June 28th – Head to our last stop: Rome!

Traveling through Tuscany, we’ll leave Florence and head to Rome where we’ll set up our last campsite on the tour.  A coach tour if the city will guide us through the Colosseum and Piazza Venezia, where we’ll then then step off the bus to see the Pantheon and Piazza Navona. With our free time later, we get to check out the Trevi Fountain or see the Spanish Steps. And at some point, obvi, we’ll  be stopping for pizza and gelato.

June 29th —  When in Rome…

In the morning, a tour guide will take us through the Vatican Museums, including the Sistine Chapel and St. Peter’s Basilica.

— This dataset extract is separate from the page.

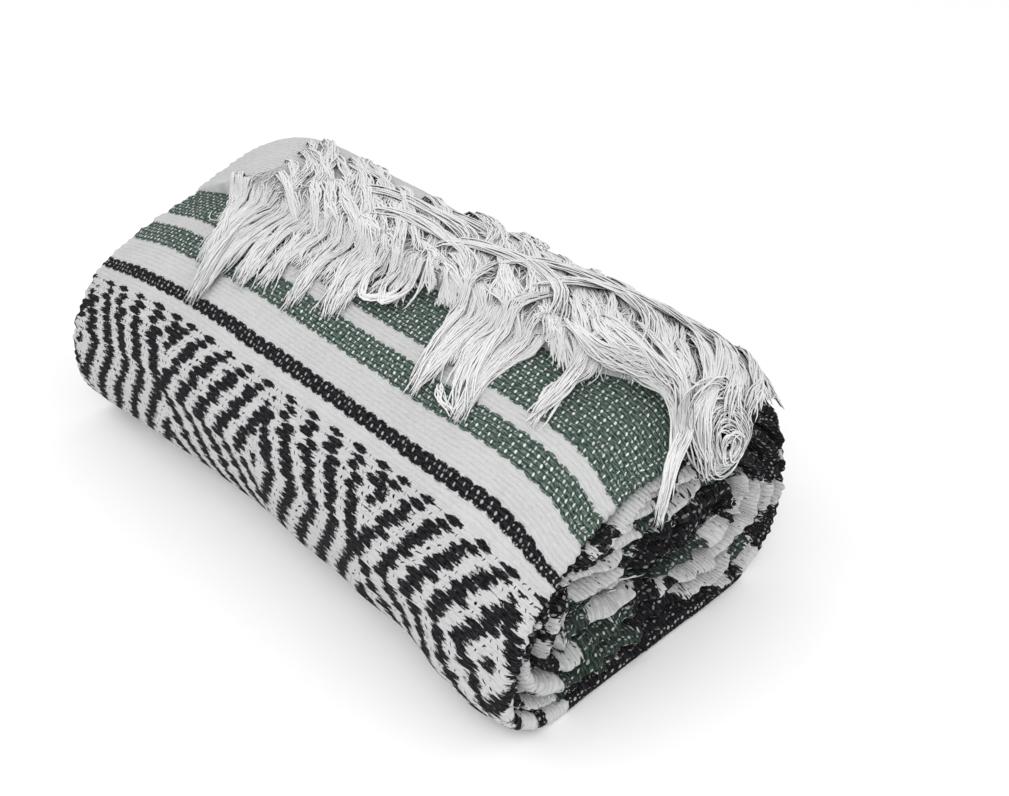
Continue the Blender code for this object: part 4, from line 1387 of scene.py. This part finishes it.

Then, of course, the tour leads to the Colosseum and Roman Forum.

Free time later in the day will give us a chance to explore the city, eat more pizza, go shopping, and, knowing me, take lots of pictures. I just really want to know what it means to “do as the Romans do.” Ha.

Then, it’s our last night out! I know that I’ll have made some awesome friends during this crazy Euro adventure, and the group will want to go out with a bang. And if that predication is wrong, I’ll just go out by myself. Whatevs.

June 30th – Ciao for now Rome!

On this day, everyone packs up and rolls out. The tour ends midday Monday and we’re all on our own to transport ourselves back home. But Europe won’t be able to get rid of me that quickly. I’ll have a few more days before I head back to the States.

July 1st – 2nd – ?????

Still not quite sure what I’ll be doing these two days before heading back to London. My friend Rachel, who is studying abroad in France, and I planned to meet up in Switzerland, but that might not be possible anymore. So I will probably just be spontaneous and pick up a one-way ticket to some place I’ll want to explore before heading back to the Heathrow airport the night of the June 2.

July 3rd – GOODBYE EUROPE

Oh, parting is such sweet sorrow. I fly out from London that morning, expecting to be back in Washington, D.C. later that evening. With the next day being July 4th (U.S. Independence Day), I can’t think of any better way to feel welcomed back to my home country than with firework, hot dogs, and everything stars and stripes.